Setting up a Fork requires careful placement. Look for configurations where one move creates two simultaneous Rail™ completions. These are often found on nodes that sit at the intersection of a ring edge and a spoke.
The Squeeze
As the endgame approaches and one player has fewer pieces, the surviving player's goal shifts from capture to constriction — gradually limiting the opponent's legal moves until they have none. This is a valid win condition and can be more reliable than chasing captures in some positions. Move your pieces to surround opposing pieces on multiple sides simultaneously, and watch their options dwindle.
Defending Against a Fork
When you suspect your opponent is setting up a Fork, your best defense is to disrupt the shared piece — force them to move it defensively — or attack their other pieces to create your own urgency. Passive defense rarely works in Ninestone; counterthreat is almost always superior to simply blocking.
Endgame
Flying Phase & Endgame
When a player is reduced to 3 pieces, the Flying Rule activates and the game enters its most dramatic phase. The player with 3 pieces can teleport anywhere on the board — which means a cornered position can instantly become dangerous again.
Playing With 3 Pieces (Flying)
Your goal when Flying is not simply survival — it is to immediately threaten a Rail™ on every turn. With 3 pieces, you can form a Rail™ if you can align all three in a row. Your opponent knows this, so the best Flying strategy is to:
- Move to a node that creates an immediate Rail™ threat — preferably one that also threatens two alignments at once.
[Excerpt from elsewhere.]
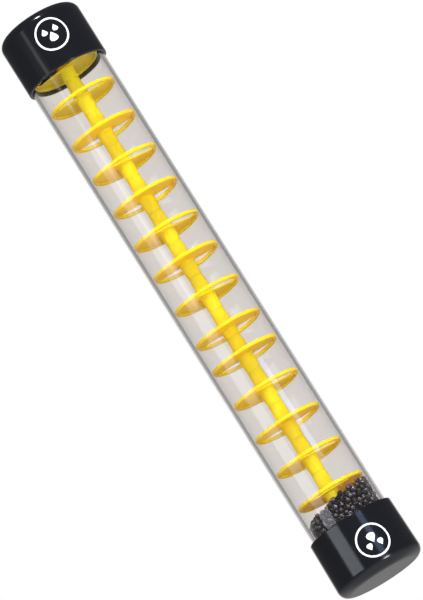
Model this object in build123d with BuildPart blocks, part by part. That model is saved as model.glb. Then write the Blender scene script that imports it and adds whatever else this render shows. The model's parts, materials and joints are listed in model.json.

- Target the node that your opponent most needs to defend. If they defend, you teleport to the second threat.
- Never fly to an isolated corner — you need to be able to re-fly immediately on the next turn to maintain pressure.
Playing Against a Flying Opponent
Facing a Flying opponent with 3 pieces is nerve-wracking — but winnable with discipline. The key principle: claim every node adjacent to the most dangerous Rail™ setups. With only 3 pieces, your opponent's Rail™ options are limited. Map out which three-node alignments could give them a Rail™, and deny all of them simultaneously.